- **Given request**: Check each line for the string "axis" and give only the count of lines that have it.

━━━━━━━━━━━━━━━━━━━━

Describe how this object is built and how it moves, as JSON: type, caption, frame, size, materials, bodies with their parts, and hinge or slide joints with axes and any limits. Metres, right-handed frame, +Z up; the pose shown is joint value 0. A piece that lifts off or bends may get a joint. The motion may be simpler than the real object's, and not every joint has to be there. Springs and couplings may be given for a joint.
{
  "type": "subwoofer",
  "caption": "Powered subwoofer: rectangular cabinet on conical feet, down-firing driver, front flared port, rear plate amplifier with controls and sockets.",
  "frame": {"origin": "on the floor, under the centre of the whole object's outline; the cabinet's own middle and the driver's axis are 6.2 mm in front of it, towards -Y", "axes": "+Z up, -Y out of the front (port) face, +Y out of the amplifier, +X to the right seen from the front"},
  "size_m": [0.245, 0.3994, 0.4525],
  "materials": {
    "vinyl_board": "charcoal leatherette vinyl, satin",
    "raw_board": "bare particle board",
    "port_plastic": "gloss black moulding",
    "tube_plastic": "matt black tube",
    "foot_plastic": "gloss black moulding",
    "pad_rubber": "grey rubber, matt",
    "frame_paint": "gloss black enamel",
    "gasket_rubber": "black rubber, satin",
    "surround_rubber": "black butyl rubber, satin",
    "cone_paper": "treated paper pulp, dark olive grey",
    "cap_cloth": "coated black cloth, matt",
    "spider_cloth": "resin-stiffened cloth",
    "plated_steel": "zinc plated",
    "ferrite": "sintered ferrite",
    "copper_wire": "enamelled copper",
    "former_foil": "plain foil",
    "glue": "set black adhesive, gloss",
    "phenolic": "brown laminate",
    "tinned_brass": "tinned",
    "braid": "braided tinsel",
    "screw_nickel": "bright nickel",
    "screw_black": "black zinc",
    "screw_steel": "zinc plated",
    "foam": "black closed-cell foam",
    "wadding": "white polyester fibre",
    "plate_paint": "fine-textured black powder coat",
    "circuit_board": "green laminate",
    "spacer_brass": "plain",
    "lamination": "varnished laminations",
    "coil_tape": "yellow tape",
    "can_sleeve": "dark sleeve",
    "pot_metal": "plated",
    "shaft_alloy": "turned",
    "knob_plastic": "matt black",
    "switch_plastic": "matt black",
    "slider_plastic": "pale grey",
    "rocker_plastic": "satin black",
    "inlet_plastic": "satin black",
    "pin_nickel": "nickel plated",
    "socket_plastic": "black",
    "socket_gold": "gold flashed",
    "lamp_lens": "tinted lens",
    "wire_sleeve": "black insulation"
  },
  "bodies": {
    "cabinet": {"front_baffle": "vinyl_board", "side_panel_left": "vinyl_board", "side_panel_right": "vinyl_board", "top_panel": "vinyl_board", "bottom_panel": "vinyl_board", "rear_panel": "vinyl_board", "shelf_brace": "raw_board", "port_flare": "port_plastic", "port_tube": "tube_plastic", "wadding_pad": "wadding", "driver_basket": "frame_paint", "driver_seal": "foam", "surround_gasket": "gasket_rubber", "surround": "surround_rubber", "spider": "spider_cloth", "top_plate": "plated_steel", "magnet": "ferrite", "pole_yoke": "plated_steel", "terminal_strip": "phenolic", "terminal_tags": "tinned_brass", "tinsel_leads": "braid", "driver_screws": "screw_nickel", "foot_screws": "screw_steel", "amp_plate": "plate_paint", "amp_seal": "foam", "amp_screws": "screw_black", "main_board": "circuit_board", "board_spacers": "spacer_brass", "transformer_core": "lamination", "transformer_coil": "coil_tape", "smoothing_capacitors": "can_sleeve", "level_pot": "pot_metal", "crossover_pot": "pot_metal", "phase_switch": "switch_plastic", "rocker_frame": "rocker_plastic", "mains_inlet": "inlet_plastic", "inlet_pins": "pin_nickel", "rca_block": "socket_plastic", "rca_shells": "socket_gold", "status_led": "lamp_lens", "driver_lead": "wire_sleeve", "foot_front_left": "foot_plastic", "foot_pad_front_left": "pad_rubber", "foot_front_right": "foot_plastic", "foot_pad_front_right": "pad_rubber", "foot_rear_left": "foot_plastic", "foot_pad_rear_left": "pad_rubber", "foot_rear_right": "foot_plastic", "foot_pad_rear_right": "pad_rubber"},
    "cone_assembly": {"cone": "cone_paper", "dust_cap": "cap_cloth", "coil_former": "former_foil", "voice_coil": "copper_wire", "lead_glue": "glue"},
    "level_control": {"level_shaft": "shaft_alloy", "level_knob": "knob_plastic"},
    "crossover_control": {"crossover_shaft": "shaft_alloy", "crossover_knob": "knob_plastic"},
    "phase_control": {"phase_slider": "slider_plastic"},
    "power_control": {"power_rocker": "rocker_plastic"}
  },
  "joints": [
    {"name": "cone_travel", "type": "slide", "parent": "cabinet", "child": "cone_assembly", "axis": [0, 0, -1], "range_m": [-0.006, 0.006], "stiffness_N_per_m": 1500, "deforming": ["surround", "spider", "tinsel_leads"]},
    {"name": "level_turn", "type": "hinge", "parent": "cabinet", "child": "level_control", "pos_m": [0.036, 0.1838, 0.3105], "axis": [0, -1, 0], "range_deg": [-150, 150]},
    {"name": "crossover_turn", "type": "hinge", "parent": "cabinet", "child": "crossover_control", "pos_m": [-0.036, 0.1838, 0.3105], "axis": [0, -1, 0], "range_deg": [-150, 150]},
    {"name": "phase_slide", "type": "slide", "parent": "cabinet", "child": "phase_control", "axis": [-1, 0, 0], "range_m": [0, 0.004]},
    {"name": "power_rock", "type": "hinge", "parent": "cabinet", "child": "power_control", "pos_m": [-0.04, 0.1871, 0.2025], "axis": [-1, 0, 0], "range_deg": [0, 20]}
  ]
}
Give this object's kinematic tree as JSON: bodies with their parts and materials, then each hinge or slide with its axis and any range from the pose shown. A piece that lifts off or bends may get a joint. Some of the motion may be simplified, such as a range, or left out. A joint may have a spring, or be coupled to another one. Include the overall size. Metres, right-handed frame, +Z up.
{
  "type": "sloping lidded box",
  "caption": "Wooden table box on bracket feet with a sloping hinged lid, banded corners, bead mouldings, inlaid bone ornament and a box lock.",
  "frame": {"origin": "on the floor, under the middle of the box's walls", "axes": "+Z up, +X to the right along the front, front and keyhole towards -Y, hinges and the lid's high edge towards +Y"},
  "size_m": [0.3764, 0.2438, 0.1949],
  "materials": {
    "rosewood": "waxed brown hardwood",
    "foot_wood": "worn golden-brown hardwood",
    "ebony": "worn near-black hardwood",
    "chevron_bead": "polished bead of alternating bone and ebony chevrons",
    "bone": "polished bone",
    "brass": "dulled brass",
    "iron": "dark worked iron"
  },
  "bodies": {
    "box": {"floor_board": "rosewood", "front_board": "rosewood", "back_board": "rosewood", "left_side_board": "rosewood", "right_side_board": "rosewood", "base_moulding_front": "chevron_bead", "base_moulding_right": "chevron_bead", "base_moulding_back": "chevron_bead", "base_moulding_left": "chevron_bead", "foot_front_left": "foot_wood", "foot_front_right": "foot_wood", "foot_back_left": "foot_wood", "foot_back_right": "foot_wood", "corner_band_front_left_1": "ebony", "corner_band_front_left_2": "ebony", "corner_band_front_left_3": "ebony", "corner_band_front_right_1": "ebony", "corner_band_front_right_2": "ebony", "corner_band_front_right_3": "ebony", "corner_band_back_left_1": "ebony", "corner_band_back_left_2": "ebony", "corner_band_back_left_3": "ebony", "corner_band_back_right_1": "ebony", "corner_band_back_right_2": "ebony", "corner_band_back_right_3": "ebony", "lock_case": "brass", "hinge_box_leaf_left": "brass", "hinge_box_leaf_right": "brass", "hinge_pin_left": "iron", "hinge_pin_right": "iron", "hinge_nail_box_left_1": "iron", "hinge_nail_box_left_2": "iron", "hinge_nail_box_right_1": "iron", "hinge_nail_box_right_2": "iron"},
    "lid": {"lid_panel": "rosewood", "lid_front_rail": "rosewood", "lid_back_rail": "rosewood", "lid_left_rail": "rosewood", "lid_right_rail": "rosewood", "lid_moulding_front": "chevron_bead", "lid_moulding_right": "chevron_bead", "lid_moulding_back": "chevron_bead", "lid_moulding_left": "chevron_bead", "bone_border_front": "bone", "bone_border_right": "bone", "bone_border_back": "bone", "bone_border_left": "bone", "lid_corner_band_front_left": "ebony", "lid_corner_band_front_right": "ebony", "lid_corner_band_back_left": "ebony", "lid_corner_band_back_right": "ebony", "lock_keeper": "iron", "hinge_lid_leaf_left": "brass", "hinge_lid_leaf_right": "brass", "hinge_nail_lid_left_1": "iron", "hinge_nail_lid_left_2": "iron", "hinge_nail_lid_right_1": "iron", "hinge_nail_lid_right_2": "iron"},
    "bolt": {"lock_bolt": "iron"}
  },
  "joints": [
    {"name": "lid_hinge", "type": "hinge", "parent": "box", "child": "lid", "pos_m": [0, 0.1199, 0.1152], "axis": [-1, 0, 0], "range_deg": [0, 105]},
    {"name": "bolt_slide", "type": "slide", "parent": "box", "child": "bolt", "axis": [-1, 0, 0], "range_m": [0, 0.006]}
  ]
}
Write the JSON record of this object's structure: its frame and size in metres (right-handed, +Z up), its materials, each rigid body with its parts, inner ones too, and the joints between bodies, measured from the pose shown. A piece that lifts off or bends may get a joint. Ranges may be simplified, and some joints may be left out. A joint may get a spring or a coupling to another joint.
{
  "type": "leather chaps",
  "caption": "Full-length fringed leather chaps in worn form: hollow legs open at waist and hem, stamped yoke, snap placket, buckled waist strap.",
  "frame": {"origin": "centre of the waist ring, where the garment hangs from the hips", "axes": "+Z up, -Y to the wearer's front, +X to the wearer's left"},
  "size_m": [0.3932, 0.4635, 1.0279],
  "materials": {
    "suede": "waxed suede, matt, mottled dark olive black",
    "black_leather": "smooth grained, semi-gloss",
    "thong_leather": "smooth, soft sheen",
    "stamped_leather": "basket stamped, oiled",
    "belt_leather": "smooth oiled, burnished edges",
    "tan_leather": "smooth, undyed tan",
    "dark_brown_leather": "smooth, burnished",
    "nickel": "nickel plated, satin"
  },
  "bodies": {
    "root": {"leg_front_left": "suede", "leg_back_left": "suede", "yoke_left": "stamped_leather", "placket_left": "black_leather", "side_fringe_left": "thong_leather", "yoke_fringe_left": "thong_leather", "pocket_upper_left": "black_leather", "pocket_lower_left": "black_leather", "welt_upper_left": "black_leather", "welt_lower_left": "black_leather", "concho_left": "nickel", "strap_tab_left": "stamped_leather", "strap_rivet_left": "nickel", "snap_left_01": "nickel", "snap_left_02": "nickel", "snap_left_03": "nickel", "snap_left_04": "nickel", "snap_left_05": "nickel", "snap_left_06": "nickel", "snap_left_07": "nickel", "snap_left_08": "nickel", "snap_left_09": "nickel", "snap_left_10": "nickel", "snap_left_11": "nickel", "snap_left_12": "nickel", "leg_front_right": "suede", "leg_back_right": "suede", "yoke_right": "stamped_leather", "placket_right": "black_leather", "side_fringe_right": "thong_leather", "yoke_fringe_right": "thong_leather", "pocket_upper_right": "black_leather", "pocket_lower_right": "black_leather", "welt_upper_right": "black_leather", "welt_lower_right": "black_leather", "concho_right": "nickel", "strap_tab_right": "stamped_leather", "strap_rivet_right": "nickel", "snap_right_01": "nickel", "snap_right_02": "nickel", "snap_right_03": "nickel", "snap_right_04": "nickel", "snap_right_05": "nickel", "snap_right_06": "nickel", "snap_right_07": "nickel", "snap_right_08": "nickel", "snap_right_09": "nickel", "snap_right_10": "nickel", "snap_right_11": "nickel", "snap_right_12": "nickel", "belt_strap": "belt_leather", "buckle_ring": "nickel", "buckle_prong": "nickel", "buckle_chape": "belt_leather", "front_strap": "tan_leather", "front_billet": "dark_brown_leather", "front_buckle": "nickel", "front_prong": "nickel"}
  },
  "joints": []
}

━━━━━━━━━━━━━━━━━━━━

- **Written solution**: 9